Imagine a split population. In this population, some parents love their children, and others don’t. The parents who love their children will instinctively see them as people to protect and cherish. Those parents will want their children to thrive, and will give them food, water, shelter, clothes, and other resources, possibly at great cost to themselves. They might take risks for their child. They might even die protecting them.
Human children are vulnerable creatures. It’s possible to survive and thrive without a parent, but it’s harder, less likely. We should not be surprised if, after a generation, more children of the population of loving parents survive than the children of the population of non-loving parents. Parental love, as a trait, will be proportionally more common in that next generation. If it’s an inheritable trait, then those children of loving parents will go on to have more successful children of their own, and the trait will spread further with each generation.
As a parent, you might object to the idea that you love your children “just” because it’s a good evolutionary strategy.
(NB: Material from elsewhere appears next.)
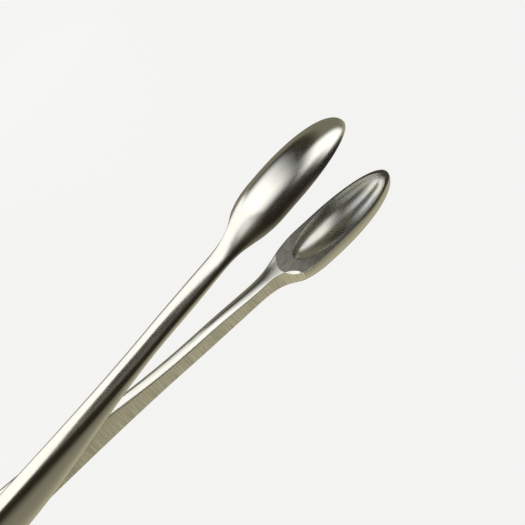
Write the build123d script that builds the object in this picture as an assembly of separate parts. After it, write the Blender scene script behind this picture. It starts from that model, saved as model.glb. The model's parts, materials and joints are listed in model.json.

Or maybe you’re wondering about adopted children. But evolution doesn’t produce perfectly rational robots that calculate how to best improve their fitness—it produces creatures with traits that contribute to those creatures’ survival and reproductive success. True, unconditional, selfless love is one such trait.
This is what it looks like to solve an impossible scientific problem. The solution—evolution—is simple. It seems utterly obvious in retrospect, even though it took thousands of years of observation, thought, and philosophy to figure it out.
Perhaps most interestingly, this problem wasn’t solved by studying parents or by studying children. We have the key insight, evolution, because Charles Darwin decided to study the beaks of island finches. That single insight has given us answers to innumerable biological questions that would have otherwise been intractable.
Illustration by Emma Sosa, Graduate Student in GPS, for Caltech Letters
I don’t mean to imply that all questions have good scientific answers. Some questions are wrong questions, like “Where is the edge of the Earth?” To ask it is to make a mistake. Science doesn’t answer this question so much as dissolve it into nothingness.
Illustration by Emma Sosa, Graduate Student in GPS, for Caltech Letters
What kind of question is the hard problem of consciousness?
It could be a wrong question. It would explain a lot if we’re actually thinking about consciousness in a fundamentally wrong way. It could be that our descendants will look back at us and ask: “Why did they spend time asking such a stupid question? What did they possibly expect to learn?”
The hard problem could also be like the question of a parent’s love—one with a good explanation that just requires an insight from an unexpected direction. If the question simply requires insight, we won’t know this until that insight is found.
Could the hard problem be the kind of question that science can’t tackle, even in principle? The kind that will forever remain mysterious, answers perpetually out of reach?
Maybe. But if you’re tempted, as I sometimes am, to give into despair and declare the hard problem unsolvable, then remember Josè de Acosta and his magnets. Remember how certain he was in his confusion. Remember, too, the countless questions humanity has faced down the ages that, over and over again, we have eventually, persistently, stubbornly figured out.